GPT-2 for Bengali Poetry Generation
Description
In this project, I propose to generate Bengali poetry using a GPT-2 model trained from scratch.
As TPUv3-8 will be used, this should not take much time.
After a model has been trained, I will use the model to fine-tune with poems written in Bengali.
Datasets
The model can leverage multiple Datasets:
- The Bangla Wikipedia Corpus dataset available on Kaggle
- Poems available in the public domain of poets such as Jibananda Dash, Rabindranath Tagore, Michael Madhusudan Dutt, etc.

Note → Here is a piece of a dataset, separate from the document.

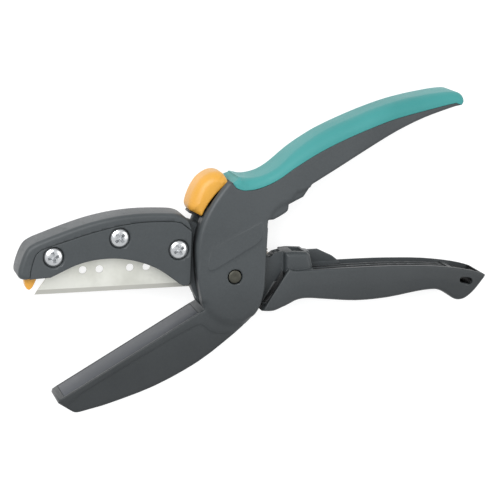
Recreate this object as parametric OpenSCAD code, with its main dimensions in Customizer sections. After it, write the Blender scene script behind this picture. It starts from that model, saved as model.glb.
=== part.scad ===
// One-hand utility-blade shears, open, lying on one side.
// The pivot axis is +Z, the origin is the pivot axis on the resting face,
// the jaws point to -X and the handles to +X. Lengths are in millimetres.

/* [Head and pivot] */
// Width of the head over both cheeks
head_w = 21; // [20:0.5:23]
// Width of the slot between the cheeks
slot_w = 7; // [7:0.1:7.6]
// Diameter of the pivot pin
pin_d = 5; // [4:0.1:5.2]
// Radial clearance of the bush on the pivot pin
pin_clear = 0.04; // [0.02:0.01:0.08]
// Radius of the lever's hub
hub_r = 16; // [15.6:0.1:16.1]
// Thickness of the lever's hub
hub_t = 6; // [5.6:0.1:6.1]

/* [Blade] */
// Length of the blade along its edge
blade_l = 61; // [60:0.5:61.5]
// Length of the blade along its back
blade_back = 33; // [32:0.5:34]
// Height of the blade
blade_h = 19; // [18.5:0.1:19]
// Thickness of the blade
blade_t = 0.6; // [0.5:0.05:0.65]
// Height of the ground bevel
bevel_h = 1.75; // [1:0.05:2.2]
// Diameter of the round holes in the blade
blade_hole_d = 2.85; // [2.7:0.05:3.1]
// Distance of the cutting edge below the pivot axis
edge_drop = 4.8; // [4.7:0.05:4.85]

/* [Jaws] */
// Angle that the lever turns through to close the jaws
jaw_open = 29.5; // [26:0.5:29.5]
// Distance of the anvil's top below the pivot axis, measured square to the anvil
anvil_drop = 4.9; // [4.9:0.05:5]
// Width of the anvil jaw
anvil_w = 18; // [17:0.5:19]
// Width of the blade arm
arm_w = 15; // [14:0.5:15.5]

/* [Handles] */
// Width of the lower handle's channel
handle_w = 18; // [17:0.5:19]
// Wall thickness of the mouldings
wall = 1.8; // [1.6:0.1:2]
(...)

Available Training Scripts
I believe this training script can be used to train the model.
Desired project outcome
The goal of the project would be to be able to generate Bengali poetry sensible enough to fool humans into thinking a poet wrote it.
Challenges
- As there is no pretrained GPT-2 model that exists, it might take a while longer to train it from scratch, and then fine-tuning it poetry.
- The format of the data is different for different websites.
- Some authors (Tagore) have much more voluminous contributions to the literature than others (Madhusudan Dutt). Their writing style will disproportionately influence the model.
Suggested Reading
- Bengali Poem Generation Using Deep Learning Approach
- Poetic Machine: Computational Creativity for Automatic Poetry Generation in Bengali
- Sequence-to-sequence Bangla Sentence Generation with LSTM Recurrent Neural Networks
- Context-driven Bengali Text Generation using Conditional Language Model
- Training an AI to create poetry (NLP Zero to Hero - Part 6)
- NLP with Bangla: Generating Text and Sentiment Analysis